On chasse tout type de bug. Il y a les bugs fonctionnels, comme un bouton ou un formulaire qui ne fonctionne pas ou qui renvoie vers une page 404. Les bugs graphiques, comme une couleur ou une police qui ne s’affiche pas et les bugs de « wording ». Par exemple, une faute d’orthographe ou un paragraphe mal aligné. » Mais tous les bugs ne sont pas logés à la même enseigne. Ils sont classés par ordre d’importance en trois niveaux. Niveau mineur, cela correspond à une mauvaise teinte de couleur sur un bouton par exemple, un détail. Niveau majeur, cela peut être une absence de page dans le menu principal, un bug grave, mais qui n‘empêche pas la navigation. Enfin, le niveau bloquant concerne les bugs de type page 404, les boutons de redirection morts ou l’impossibilité de valider un panier.
Inspecteur des travaux finis 2.0
À en croire les échanges de la petite équipe, cette campagne est fructueuse. Un testeur recruté dernièrement se réjouit des résultats obtenus, mais Mehdi reste stoïque. « Il y a tellement de bugs qu’au bout d’un moment il n’y a plus de surprise. Il n’y a jamais de sans-faute. Bien sûr, quand je trouve un bug vraiment critique je suis satisfait, dans ces moments-là j’ai vraiment l’impression d’être dans mon rôle « d’inspecteur des travaux finis ». À chaque bug trouvé, je dois en apporter la preuve, soit avec une capture de l’écran, soit avec une vidéo. Quand je fais une vidéo pour attester de ma trouvaille, c’est que le bug est complexe et que j’ai été performant dans ma chasse ». Certaines campagnes sont totalement guidées selon des processus de test précis, élaborés par la startup et ne laissant que peu de place à l’appréciation du testeur. «L’avantage avec ce métier c’est que même quand cela devient redondant, ça ne le reste pas longtemps. On peut passer trois jours sur une application et enchaîner cinq jours sur un barbecue connecté. Pour ma part, je préfère les campagnes « exploratoires ». Elles se concentrent vraiment sur le ressenti du testeur et permettent de se glisser dans la peau de l’utilisateur lambda ».
Pour des campagnes de tests, les chasseurs de bugs peuvent passer plusieurs mois chez le client. « J’ai passé un mois à Lyon dernièrement.

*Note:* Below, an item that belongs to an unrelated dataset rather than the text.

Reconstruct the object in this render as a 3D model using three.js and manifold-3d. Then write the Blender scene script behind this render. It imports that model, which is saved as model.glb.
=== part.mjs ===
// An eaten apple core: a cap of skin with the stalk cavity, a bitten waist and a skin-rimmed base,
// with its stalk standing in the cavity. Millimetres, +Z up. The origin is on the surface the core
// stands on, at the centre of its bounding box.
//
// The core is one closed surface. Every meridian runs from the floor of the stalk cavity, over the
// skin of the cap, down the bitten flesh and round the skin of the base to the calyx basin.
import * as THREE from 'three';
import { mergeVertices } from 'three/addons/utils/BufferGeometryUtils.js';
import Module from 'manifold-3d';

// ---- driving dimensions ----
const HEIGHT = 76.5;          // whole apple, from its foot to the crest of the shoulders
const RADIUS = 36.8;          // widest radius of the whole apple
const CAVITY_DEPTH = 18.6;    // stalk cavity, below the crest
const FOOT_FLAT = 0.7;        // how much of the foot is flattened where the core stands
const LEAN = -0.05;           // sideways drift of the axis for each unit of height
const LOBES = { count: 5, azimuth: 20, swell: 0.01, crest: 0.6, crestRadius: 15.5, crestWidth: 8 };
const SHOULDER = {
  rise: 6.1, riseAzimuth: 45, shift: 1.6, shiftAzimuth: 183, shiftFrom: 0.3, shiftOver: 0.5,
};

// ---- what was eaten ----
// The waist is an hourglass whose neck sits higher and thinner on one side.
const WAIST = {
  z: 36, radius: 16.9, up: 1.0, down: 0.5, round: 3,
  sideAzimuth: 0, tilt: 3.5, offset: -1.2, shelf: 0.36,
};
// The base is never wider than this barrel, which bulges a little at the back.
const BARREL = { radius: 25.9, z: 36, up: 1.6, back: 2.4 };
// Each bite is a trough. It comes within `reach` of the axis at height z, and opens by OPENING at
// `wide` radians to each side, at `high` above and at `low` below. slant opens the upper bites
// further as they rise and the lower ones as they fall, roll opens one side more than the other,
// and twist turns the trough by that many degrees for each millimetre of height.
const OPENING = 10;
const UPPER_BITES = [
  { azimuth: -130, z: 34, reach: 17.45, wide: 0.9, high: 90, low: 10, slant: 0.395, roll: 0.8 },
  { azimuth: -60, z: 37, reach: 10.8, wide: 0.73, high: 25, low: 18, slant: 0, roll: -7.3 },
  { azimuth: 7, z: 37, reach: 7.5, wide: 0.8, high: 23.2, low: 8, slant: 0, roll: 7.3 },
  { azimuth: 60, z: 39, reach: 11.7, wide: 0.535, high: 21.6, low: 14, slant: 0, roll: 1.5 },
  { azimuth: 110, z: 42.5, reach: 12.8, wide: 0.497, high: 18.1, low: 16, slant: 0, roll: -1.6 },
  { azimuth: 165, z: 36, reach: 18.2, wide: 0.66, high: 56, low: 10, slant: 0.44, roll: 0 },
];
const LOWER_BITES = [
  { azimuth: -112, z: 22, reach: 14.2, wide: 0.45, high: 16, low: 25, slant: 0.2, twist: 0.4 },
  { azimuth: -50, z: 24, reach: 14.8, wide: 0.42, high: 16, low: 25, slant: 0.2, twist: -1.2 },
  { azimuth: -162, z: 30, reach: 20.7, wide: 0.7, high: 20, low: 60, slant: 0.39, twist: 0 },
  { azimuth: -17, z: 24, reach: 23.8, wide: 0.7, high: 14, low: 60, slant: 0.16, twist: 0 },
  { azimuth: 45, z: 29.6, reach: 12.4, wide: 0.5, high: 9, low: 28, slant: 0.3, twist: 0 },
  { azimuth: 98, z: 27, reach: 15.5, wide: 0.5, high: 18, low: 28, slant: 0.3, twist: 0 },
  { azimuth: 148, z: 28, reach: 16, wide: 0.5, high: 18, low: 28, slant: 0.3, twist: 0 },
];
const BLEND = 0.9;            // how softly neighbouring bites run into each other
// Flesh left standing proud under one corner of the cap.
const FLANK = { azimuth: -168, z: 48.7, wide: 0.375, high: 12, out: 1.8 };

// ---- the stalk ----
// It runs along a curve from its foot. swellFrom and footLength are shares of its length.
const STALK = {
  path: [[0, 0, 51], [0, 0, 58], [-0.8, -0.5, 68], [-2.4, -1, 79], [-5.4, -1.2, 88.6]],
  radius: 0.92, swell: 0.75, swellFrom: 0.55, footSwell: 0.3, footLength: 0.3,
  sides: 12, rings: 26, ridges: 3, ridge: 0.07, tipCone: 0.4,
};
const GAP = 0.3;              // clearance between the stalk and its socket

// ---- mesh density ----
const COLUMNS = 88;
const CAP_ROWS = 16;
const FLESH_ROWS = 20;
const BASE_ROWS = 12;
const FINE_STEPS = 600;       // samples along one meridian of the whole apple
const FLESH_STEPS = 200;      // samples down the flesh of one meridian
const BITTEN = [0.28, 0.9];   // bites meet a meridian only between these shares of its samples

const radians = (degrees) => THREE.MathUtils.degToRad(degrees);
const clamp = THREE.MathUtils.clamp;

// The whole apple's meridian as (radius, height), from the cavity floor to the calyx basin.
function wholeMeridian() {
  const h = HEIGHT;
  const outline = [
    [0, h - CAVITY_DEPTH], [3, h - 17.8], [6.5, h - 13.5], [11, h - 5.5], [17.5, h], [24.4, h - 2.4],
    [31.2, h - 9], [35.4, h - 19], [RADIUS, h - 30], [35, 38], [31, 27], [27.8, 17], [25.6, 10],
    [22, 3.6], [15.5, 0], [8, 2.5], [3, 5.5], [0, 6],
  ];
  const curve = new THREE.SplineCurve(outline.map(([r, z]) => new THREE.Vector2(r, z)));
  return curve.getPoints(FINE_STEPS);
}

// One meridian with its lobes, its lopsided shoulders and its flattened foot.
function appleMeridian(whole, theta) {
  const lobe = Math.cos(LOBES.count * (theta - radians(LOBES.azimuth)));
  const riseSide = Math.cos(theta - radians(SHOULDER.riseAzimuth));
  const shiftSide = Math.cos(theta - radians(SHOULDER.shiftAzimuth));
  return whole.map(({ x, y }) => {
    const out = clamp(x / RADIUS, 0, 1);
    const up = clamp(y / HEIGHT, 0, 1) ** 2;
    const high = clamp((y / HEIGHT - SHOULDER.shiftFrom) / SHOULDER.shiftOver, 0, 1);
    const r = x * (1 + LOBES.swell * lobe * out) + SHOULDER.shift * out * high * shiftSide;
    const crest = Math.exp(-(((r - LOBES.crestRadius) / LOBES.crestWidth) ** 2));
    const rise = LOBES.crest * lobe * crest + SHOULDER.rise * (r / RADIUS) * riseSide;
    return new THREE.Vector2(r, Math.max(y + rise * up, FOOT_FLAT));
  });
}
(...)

Je pense que tous les testeurs devraient partir en régie (nom donné par Stardust à ce type de test, NDLR) au moins une fois pour comprendre l’importance de leur rôle. Être au contact des gens, ressentir la pression qui pèse sur leurs épaules et partager leurs inquiétudes concrétise notre tâche de chasseur de bugs. J’ai ouvert les yeux sur le fait que certains de nos clients nous confient leur « bébé ». On n’a pas le droit de les décevoir en faisant un travail bâclé. Même si je me sens plus investi quand c’est un « petit » client parce que je sais le budget que cela représente pour ces structures. » Une relation de confiance qui se crée aussi grâce à des NDA et une confidentialité absolue. « On me demande souvent de parler de mon métier. J’arrive assez facilement à faire comprendre ce que je fais, mais à chaque fois les gens essayent de savoir sur quoi je travaille actuellement. C’est top secret, » raconte Mehdi.

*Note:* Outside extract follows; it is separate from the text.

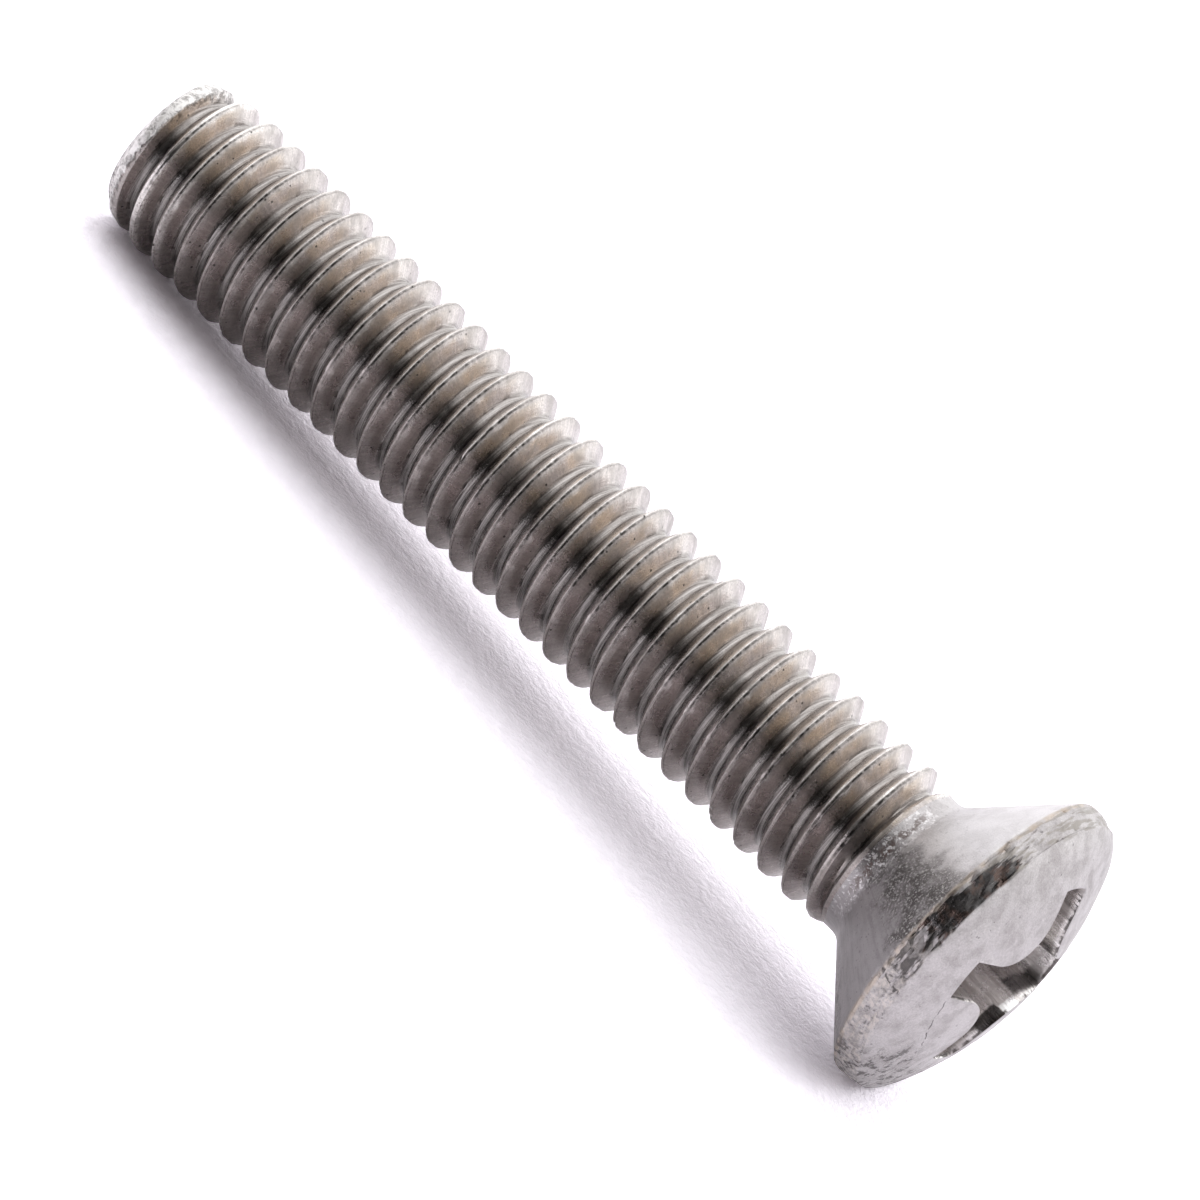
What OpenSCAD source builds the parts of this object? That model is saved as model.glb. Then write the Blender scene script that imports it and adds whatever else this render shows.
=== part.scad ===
/* [Shank] */
// Length from the tail to the edge of the raised top
screw_l = 24.57; // [14:0.1:45]
// Thread diameter over the crests
thread_d = 3.9; // [3.5:0.05:4.5]
// Advance of the thread in one turn
thread_pitch = 0.7; // [0.5:0.05:0.9]
// Angle between the two flanks of the thread
flank_angle = 60; // [50:1:65]
// Width of the flat on each crest
crest_w = 0.09; // [0.05:0.01:0.12]
// Width of the flat at each root
root_w = 0.16; // [0.1:0.01:0.2]
// Height above the tail of the first crest, on the side that lies on the floor
crest_start = 0.5; // [0:0.05:0.7]
// Diameter of the plain neck under the head
neck_d = 3.56; // [3.3:0.02:3.8]
// Length of the plain neck
neck_l = 0.25; // [0.15:0.05:1]
// Length over which the last crest fades out on the neck
crest_fade_l = 0.65; // [0.4:0.05:0.9]
// Length over which the groove of the thread rises to the neck
groove_end_l = 0.14; // [0.06:0.02:0.3]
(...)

On peut passer trois jours sur une application et enchaîner cinq jours sur un barbecue connecté.
Après les tests ? Toujours des tests !
La société de testing assure un dernier suivi pour retester les sites et les applications après correction. Une ultime vérification pour s’assurer que tous les bugs ont été chassés, mais aussi pour que la correction d’un bug n’en ait pas créé un nouveau. Stardust ne réalise aucune modification ni correction. C’est un choix stratégique, comment pourrait-on être neutre et objectif en facturant les corrections ? Un argument de confiance pour les clients, mais parfois une cause de frustration pour les testeurs. « Il arrive aussi que les bugs ne soient pas corrigés. Rarement, mais la frustration fait aussi partie de ce métier, » explique Mehdi. S’il confirme avoir un attachement particulier aux marques pour lesquelles il a chassé, Mehdi se dit satisfait quand les entreprises sortent les applications ou les objets connectés qu’il a testés. Et quand il s’agit de savoir s’il retourne visiter les sites chassés le week-end, Mehdi répond d’abord : « jamais… après trois ou quatre jours on est pas loin de l’overdose. Je les ai trop vus pour considérer ça comme de la détente ! » Après un moment de réflexion, il se corrige, non sans une pointe de fierté dans la voix : « ah si…il y a une application de musique que j’utilise, le client était sympathique et il avait corrigé tous les bugs que l’on avait signalés, mais c’est la seule ! » Parole de testeur.